▸ Task directions: Retype, exactly as written, every line from the one containing "The OpenSCAD and" down to the one containing "being built: a", including both, and nothing else.

▸ Record list:
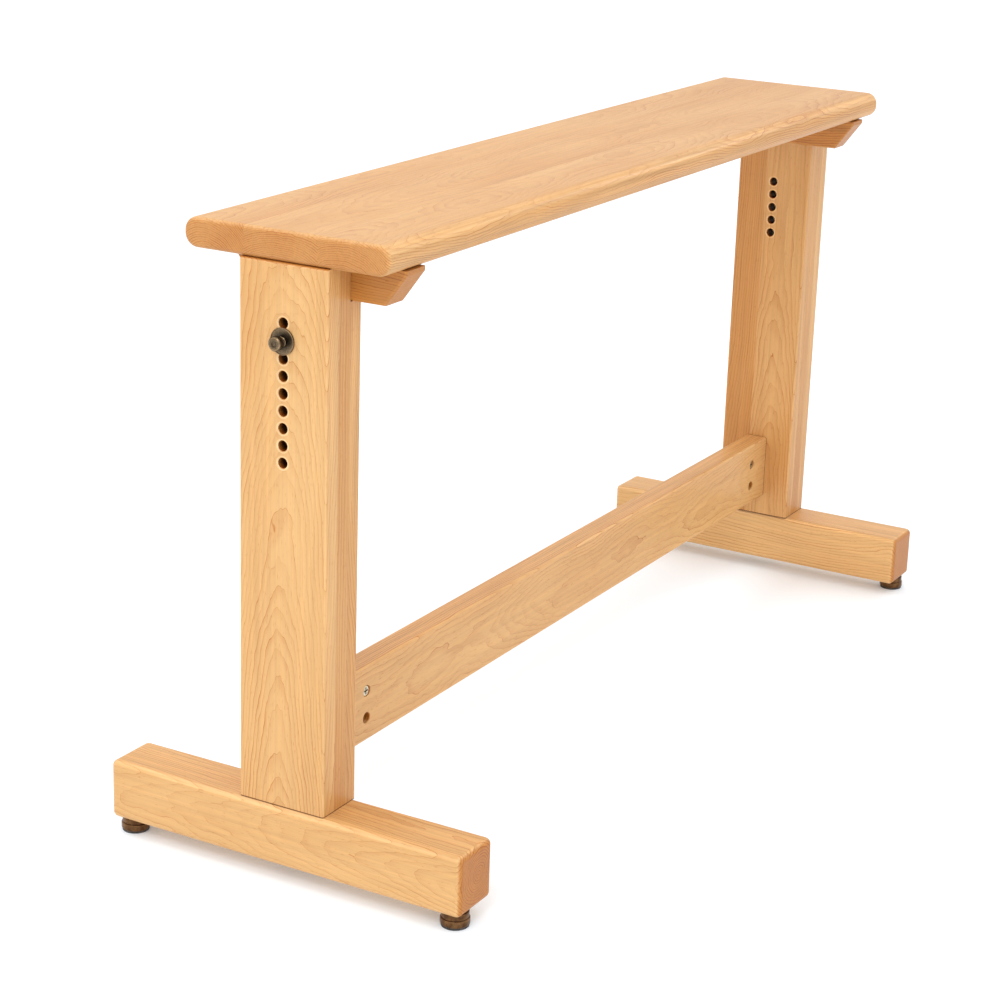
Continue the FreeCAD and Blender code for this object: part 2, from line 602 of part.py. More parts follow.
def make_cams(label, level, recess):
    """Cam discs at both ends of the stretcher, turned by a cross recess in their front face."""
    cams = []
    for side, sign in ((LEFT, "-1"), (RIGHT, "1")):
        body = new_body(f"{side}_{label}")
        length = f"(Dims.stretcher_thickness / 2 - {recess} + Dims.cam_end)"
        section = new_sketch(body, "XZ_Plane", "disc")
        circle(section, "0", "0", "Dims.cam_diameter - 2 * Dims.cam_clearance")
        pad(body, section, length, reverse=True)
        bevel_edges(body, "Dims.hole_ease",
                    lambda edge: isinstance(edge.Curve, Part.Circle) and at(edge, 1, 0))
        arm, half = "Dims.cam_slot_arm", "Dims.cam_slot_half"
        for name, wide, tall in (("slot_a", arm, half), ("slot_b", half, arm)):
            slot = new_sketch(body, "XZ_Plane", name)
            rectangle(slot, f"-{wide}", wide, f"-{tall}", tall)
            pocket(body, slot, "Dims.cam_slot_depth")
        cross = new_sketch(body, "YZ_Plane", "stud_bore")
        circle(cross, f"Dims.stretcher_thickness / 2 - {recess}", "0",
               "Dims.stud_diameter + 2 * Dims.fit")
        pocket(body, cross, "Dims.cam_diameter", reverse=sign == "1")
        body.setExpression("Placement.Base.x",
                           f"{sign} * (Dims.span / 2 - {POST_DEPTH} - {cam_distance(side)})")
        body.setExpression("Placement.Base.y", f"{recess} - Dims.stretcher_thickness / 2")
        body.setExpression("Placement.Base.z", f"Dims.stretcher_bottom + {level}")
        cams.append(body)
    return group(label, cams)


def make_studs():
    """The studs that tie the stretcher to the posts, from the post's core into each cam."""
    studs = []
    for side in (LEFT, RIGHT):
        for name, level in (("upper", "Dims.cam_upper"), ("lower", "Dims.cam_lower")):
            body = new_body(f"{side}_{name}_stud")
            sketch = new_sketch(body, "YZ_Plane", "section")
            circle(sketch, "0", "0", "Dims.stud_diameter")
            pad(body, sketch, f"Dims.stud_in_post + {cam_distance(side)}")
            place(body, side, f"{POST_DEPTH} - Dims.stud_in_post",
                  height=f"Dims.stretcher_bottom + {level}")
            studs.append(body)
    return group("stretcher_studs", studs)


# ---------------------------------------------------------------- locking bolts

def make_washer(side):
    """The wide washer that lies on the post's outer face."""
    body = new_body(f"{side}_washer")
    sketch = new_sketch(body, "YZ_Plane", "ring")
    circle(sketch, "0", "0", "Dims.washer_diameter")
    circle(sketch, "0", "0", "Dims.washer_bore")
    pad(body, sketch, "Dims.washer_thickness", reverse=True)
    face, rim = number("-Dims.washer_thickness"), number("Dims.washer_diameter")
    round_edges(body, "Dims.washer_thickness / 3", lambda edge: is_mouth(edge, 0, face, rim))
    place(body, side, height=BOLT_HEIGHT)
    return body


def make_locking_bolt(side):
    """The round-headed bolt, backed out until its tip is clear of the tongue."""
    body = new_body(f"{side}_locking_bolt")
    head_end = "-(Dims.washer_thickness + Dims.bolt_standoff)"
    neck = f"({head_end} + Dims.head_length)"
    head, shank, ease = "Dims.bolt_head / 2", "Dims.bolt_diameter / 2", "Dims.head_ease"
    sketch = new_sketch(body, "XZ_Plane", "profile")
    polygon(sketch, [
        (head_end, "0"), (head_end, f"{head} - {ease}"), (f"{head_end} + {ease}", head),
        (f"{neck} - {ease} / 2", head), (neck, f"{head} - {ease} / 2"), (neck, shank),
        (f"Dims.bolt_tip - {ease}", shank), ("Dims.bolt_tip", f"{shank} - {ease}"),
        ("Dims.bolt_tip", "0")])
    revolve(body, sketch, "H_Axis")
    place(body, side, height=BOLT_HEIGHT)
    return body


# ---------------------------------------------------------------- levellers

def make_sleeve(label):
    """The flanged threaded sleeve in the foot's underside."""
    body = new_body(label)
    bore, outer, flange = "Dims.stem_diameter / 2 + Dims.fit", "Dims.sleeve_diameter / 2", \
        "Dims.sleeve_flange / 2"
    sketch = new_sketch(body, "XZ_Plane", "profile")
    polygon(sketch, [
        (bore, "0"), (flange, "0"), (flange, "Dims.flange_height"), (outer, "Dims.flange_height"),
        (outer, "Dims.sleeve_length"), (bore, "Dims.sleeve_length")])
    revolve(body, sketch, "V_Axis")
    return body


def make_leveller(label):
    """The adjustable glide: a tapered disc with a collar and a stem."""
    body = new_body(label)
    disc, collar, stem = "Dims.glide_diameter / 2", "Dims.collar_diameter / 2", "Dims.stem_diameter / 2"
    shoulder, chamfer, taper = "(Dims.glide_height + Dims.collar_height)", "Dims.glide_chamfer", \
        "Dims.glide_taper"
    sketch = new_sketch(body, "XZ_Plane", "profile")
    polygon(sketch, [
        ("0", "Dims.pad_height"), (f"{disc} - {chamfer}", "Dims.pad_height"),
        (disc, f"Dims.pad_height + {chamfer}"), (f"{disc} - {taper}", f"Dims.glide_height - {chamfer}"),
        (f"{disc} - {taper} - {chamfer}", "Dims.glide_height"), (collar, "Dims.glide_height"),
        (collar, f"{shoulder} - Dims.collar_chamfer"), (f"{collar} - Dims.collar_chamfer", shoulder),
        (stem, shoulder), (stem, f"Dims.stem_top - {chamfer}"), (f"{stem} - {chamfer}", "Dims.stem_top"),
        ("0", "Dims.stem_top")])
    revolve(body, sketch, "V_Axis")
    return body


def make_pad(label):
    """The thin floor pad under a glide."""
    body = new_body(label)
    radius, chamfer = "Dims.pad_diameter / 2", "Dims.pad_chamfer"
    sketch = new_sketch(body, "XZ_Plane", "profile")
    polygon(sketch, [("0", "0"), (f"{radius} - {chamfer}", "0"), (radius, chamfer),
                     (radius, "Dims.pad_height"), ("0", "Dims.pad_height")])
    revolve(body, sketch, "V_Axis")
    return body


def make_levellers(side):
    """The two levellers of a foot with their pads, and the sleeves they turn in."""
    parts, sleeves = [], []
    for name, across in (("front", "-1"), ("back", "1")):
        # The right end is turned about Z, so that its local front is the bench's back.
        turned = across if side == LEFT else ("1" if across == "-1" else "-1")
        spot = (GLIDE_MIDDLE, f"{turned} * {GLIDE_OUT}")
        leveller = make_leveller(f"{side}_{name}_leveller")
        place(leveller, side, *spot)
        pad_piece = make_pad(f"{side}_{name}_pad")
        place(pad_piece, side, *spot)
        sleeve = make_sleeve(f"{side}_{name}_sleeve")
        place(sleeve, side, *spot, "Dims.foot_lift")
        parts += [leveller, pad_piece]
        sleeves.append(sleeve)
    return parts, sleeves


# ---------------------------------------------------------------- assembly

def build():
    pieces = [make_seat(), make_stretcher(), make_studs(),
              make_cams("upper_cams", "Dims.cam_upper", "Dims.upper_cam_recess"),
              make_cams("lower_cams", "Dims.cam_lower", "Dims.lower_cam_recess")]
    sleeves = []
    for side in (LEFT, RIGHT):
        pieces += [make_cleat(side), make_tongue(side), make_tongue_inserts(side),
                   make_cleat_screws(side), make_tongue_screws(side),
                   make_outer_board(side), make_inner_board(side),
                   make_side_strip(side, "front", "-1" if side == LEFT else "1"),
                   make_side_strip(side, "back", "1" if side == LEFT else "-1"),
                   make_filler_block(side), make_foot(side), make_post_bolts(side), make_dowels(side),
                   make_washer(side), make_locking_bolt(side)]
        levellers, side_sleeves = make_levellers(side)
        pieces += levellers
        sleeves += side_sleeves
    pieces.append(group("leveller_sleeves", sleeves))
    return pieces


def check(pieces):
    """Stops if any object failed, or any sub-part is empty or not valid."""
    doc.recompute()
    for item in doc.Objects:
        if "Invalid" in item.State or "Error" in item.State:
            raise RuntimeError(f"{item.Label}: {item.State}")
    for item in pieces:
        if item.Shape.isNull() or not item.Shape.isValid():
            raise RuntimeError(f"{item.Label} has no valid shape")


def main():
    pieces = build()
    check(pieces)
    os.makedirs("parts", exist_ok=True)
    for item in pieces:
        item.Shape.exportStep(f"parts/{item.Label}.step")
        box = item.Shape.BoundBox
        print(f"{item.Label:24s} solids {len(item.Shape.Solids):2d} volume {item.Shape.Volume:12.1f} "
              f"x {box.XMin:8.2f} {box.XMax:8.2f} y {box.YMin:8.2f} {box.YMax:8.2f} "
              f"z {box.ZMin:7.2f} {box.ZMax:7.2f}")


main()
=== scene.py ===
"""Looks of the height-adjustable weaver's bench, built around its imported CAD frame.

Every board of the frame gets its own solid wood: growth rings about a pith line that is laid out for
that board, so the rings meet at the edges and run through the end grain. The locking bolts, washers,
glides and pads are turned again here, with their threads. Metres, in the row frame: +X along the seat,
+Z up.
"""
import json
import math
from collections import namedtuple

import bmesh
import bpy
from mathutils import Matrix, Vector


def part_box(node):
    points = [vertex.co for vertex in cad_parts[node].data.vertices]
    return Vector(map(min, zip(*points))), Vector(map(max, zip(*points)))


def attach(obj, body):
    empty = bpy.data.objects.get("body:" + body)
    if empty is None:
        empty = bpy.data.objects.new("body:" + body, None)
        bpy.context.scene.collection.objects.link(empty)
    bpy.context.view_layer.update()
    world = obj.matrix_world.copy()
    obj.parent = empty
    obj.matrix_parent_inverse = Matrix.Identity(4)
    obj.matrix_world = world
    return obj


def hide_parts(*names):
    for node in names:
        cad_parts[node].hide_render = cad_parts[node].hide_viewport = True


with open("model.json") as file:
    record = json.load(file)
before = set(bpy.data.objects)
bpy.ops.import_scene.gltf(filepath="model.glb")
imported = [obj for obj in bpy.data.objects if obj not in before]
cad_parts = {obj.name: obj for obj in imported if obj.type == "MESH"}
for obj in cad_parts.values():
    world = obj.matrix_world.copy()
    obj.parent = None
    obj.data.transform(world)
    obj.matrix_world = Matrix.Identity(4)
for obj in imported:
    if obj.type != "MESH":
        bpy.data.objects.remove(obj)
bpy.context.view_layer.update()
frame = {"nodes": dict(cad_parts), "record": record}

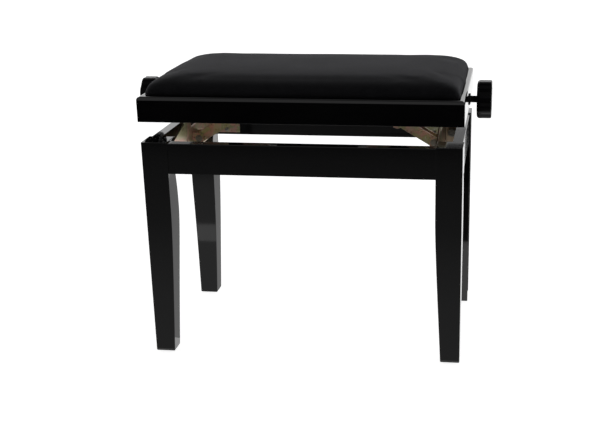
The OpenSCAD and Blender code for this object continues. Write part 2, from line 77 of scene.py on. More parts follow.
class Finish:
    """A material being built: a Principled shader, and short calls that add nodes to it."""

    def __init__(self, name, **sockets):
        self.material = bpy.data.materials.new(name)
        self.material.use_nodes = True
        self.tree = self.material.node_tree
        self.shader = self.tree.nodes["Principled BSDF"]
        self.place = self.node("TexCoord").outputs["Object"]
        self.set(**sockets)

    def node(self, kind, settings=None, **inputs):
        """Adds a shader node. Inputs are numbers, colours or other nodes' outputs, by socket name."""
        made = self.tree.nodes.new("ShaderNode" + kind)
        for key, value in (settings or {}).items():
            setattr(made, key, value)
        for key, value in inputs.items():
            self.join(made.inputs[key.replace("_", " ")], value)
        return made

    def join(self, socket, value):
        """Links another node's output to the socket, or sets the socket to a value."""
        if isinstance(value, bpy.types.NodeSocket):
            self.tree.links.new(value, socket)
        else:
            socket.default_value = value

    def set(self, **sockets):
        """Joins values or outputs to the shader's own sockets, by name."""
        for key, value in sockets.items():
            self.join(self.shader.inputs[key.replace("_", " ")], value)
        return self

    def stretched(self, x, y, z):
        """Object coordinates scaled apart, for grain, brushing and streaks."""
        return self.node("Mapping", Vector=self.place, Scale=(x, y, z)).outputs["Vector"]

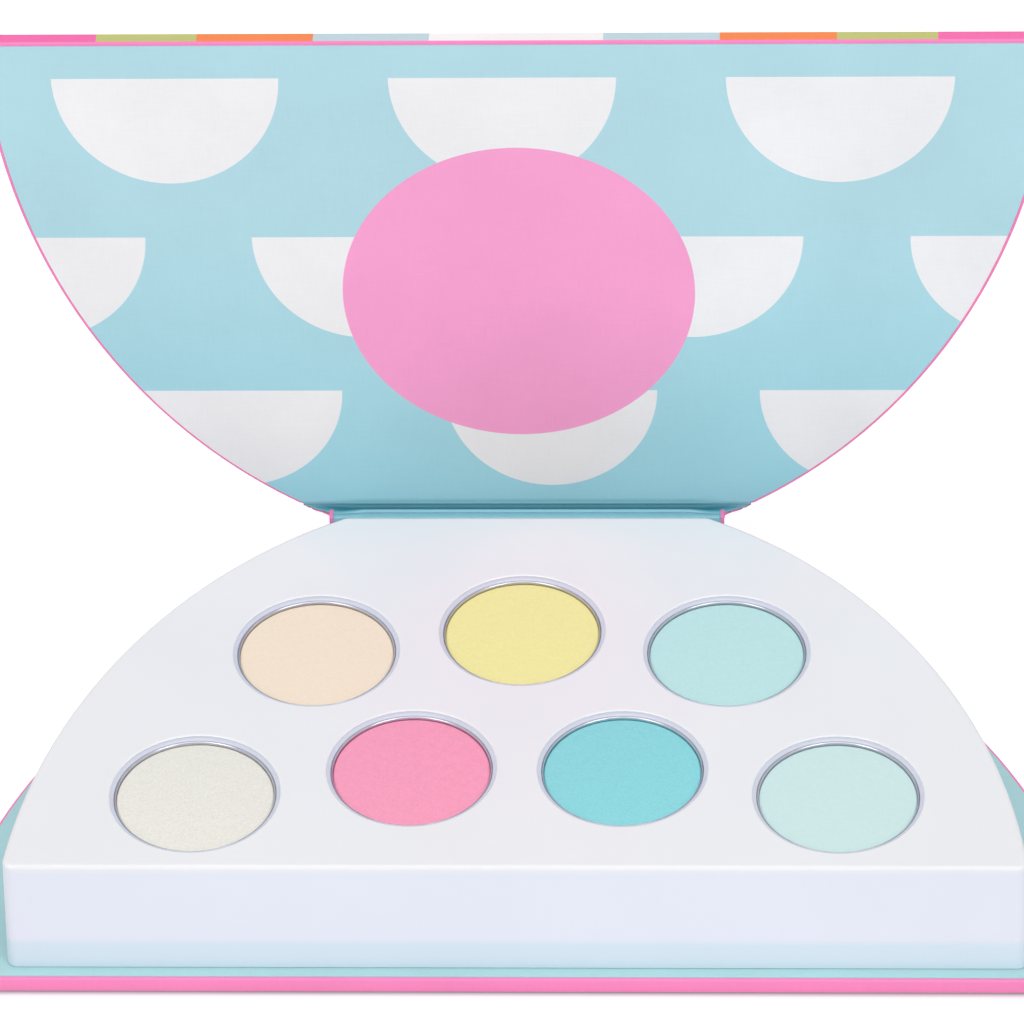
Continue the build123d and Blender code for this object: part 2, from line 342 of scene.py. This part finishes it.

▸ Problem solution:
The OpenSCAD and Blender code for this object continues. Write part 2, from line 77 of scene.py on. More parts follow.
class Finish:
    """A material being built: a Principled shader, and short calls that add nodes to it."""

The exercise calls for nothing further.